**Given information:**
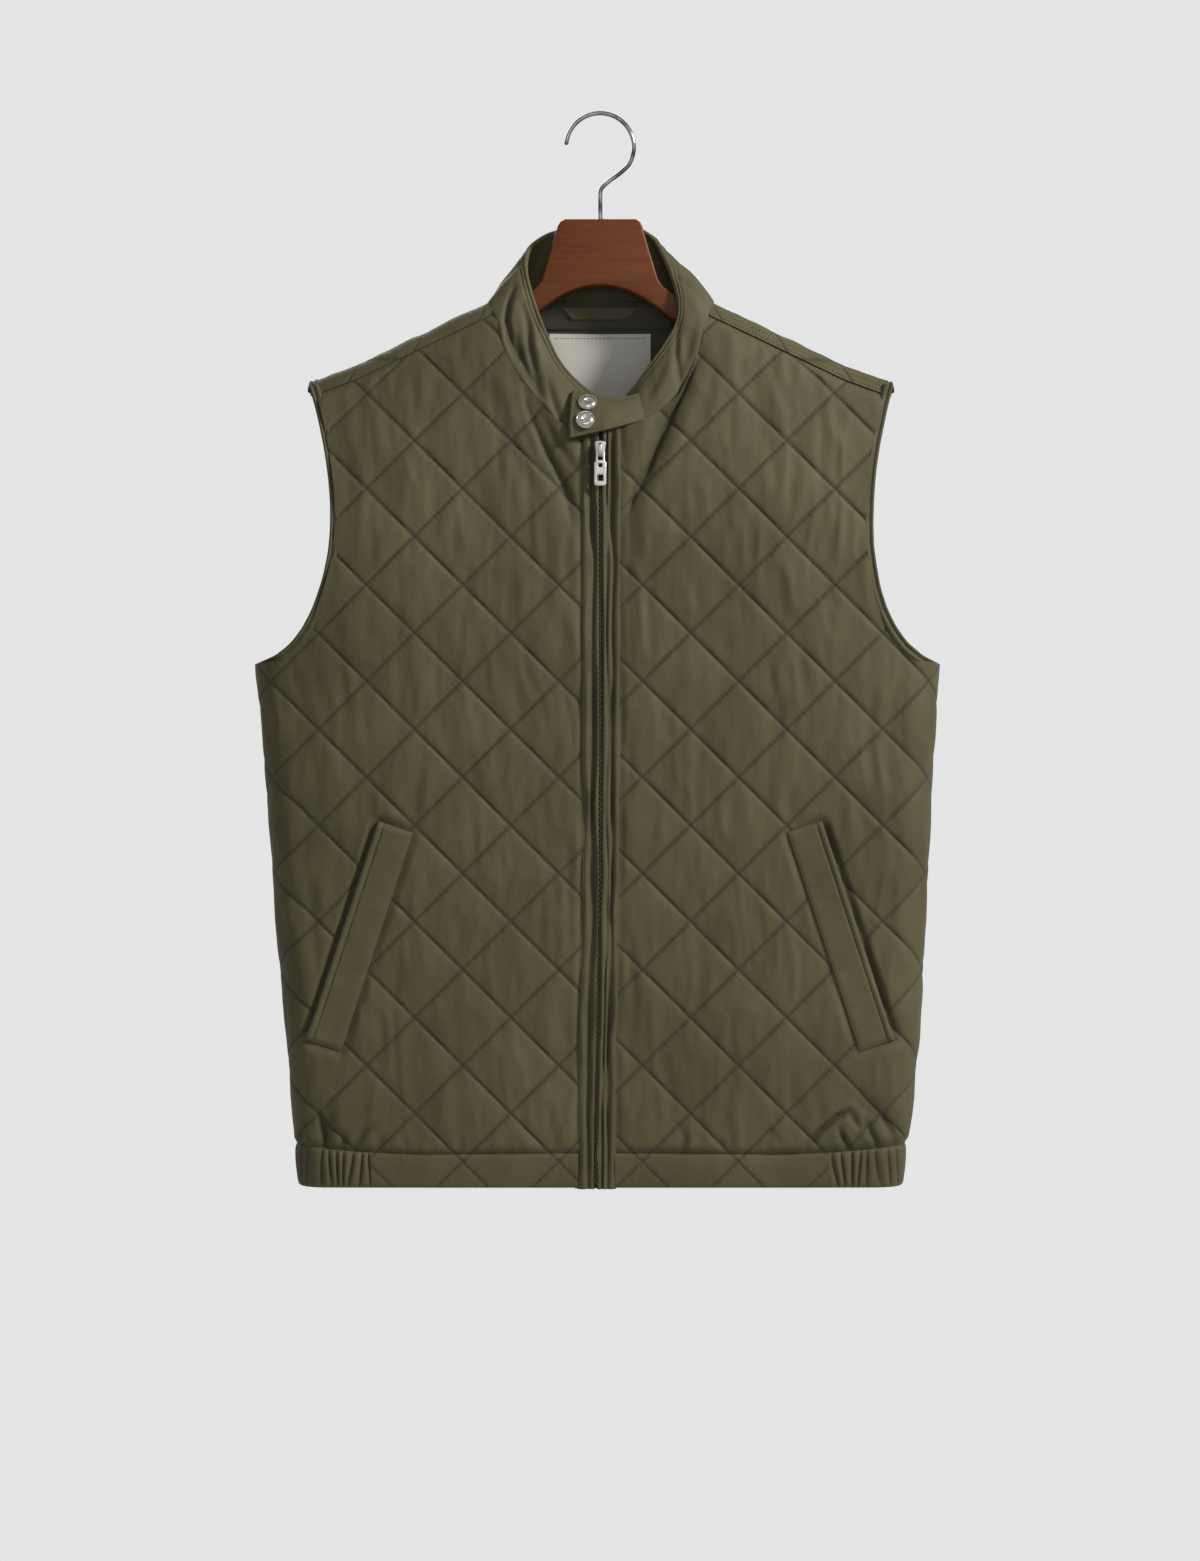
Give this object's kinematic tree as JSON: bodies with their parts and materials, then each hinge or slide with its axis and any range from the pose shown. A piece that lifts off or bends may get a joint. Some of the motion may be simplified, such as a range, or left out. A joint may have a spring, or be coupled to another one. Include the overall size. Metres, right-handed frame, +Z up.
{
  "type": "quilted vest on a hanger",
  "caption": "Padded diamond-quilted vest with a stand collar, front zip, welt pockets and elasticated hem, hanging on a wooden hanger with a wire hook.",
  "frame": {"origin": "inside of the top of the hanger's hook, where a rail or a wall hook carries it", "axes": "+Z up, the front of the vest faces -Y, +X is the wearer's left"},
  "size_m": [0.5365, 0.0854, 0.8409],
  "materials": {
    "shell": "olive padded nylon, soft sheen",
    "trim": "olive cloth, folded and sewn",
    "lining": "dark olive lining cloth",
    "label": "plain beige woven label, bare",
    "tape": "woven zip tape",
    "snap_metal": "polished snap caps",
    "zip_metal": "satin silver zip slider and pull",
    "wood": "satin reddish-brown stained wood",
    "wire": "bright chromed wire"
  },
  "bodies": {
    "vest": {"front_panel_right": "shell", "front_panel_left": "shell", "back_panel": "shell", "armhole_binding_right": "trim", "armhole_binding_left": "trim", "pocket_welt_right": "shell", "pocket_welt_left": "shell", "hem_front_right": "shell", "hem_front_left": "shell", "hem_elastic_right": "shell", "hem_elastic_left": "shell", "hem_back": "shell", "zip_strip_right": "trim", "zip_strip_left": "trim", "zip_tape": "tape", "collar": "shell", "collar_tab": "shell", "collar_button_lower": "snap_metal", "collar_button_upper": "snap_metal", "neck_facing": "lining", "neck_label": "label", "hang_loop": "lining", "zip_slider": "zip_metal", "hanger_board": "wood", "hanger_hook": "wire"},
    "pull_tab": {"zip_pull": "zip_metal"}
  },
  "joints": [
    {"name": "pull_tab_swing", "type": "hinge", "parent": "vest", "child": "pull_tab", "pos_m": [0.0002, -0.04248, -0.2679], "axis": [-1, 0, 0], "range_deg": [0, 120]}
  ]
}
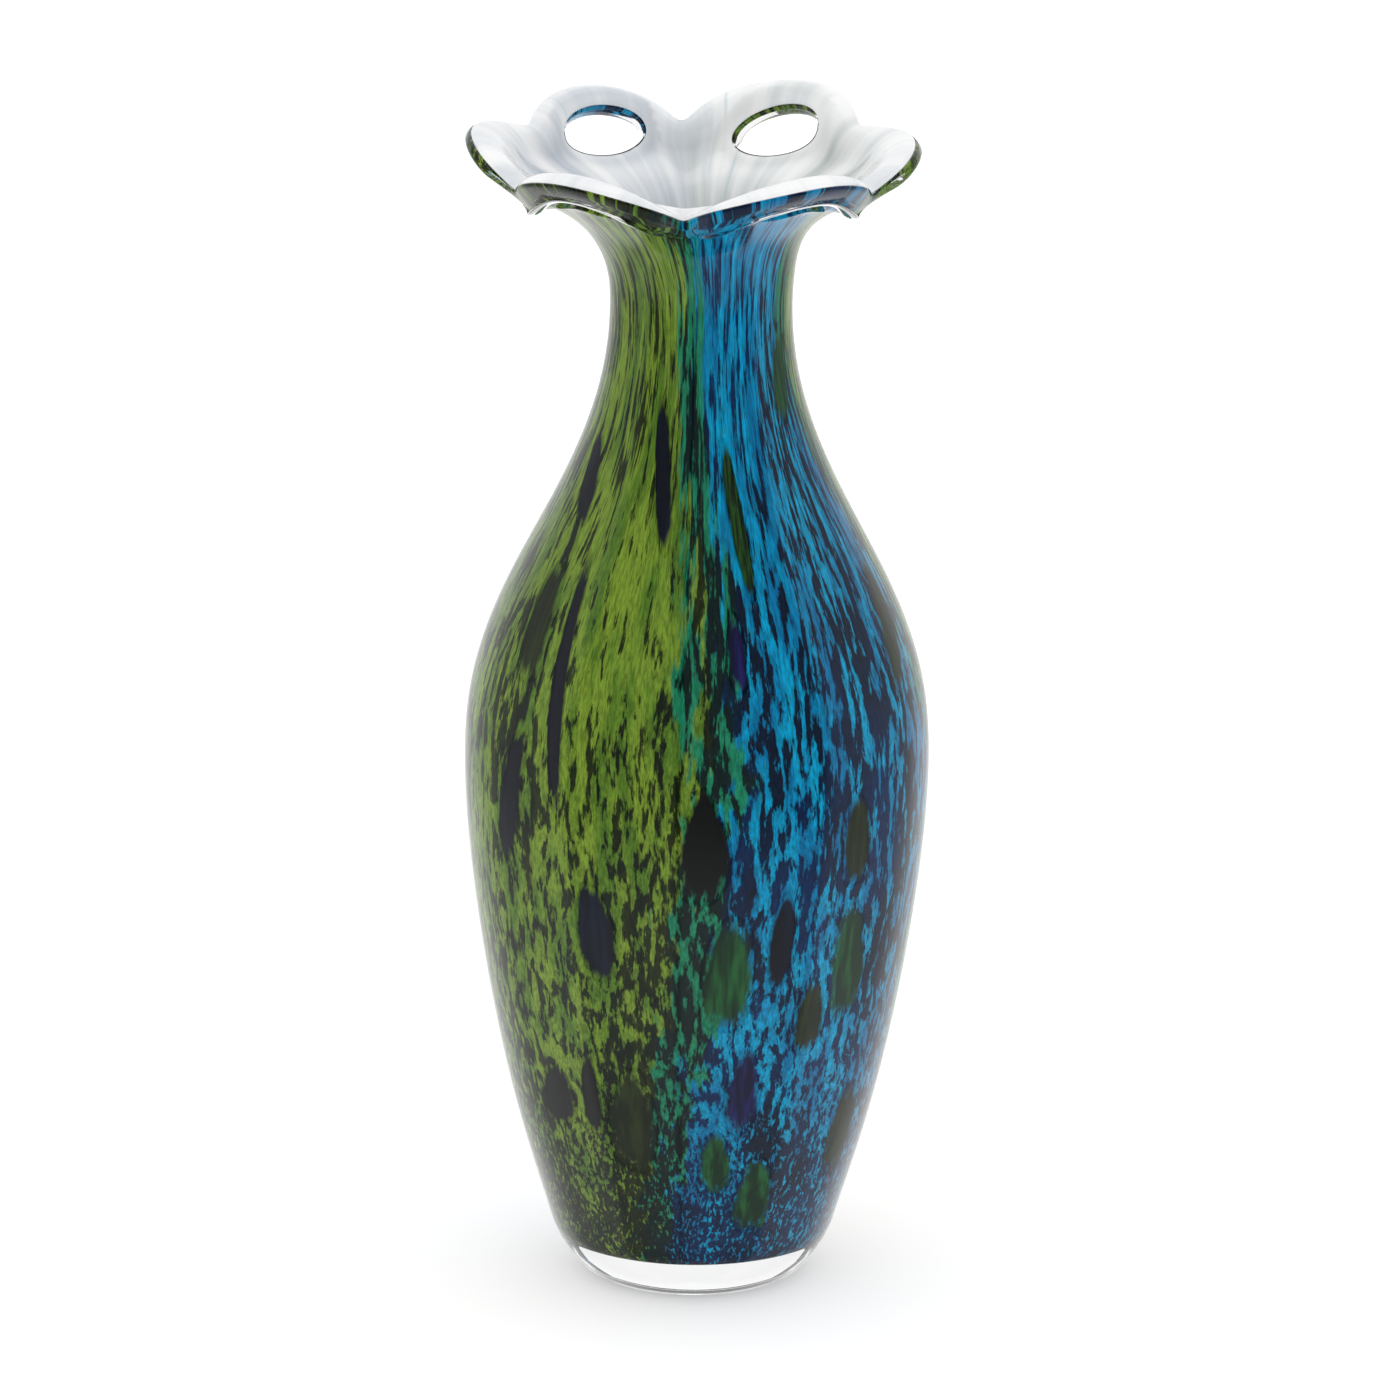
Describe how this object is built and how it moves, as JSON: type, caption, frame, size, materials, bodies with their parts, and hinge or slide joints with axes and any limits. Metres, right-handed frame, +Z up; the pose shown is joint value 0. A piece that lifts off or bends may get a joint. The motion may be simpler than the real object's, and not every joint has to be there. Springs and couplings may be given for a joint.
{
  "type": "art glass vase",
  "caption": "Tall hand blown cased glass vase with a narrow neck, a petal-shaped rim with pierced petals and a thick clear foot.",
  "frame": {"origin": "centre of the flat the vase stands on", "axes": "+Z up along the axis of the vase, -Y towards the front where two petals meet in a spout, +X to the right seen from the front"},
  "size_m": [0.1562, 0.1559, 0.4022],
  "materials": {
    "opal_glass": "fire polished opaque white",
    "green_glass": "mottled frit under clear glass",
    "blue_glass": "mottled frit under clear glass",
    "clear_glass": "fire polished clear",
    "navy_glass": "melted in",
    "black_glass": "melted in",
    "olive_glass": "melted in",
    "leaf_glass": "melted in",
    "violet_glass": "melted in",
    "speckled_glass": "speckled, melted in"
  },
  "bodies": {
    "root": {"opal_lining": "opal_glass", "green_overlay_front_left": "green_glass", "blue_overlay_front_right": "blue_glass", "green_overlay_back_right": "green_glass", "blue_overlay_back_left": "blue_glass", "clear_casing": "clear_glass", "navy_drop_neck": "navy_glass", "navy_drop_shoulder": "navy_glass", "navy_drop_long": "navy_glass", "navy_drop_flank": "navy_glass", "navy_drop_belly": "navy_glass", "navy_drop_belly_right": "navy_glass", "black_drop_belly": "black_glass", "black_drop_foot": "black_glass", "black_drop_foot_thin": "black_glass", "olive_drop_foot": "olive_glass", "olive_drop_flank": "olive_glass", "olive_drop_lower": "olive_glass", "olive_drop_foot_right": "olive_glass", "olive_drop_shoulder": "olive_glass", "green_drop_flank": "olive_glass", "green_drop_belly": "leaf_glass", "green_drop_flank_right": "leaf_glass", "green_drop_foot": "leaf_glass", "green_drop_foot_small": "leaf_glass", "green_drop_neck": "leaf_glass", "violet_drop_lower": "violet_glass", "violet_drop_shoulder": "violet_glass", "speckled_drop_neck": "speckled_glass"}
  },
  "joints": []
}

**Directions for this task:** Which lines above hold the word "joints"? Copy each of them.

**Solution to this task:**
  "joints": [
Describe how this object is built and how it moves, as JSON: type, caption, frame, size, materials, bodies with their parts, and hinge or slide joints with axes and any limits. Metres, right-handed frame, +Z up; the pose shown is joint value 0. A piece that lifts off or bends may get a joint. The motion may be simpler than the real object's, and not every joint has to be there. Springs and couplings may be given for a joint.
  "joints": []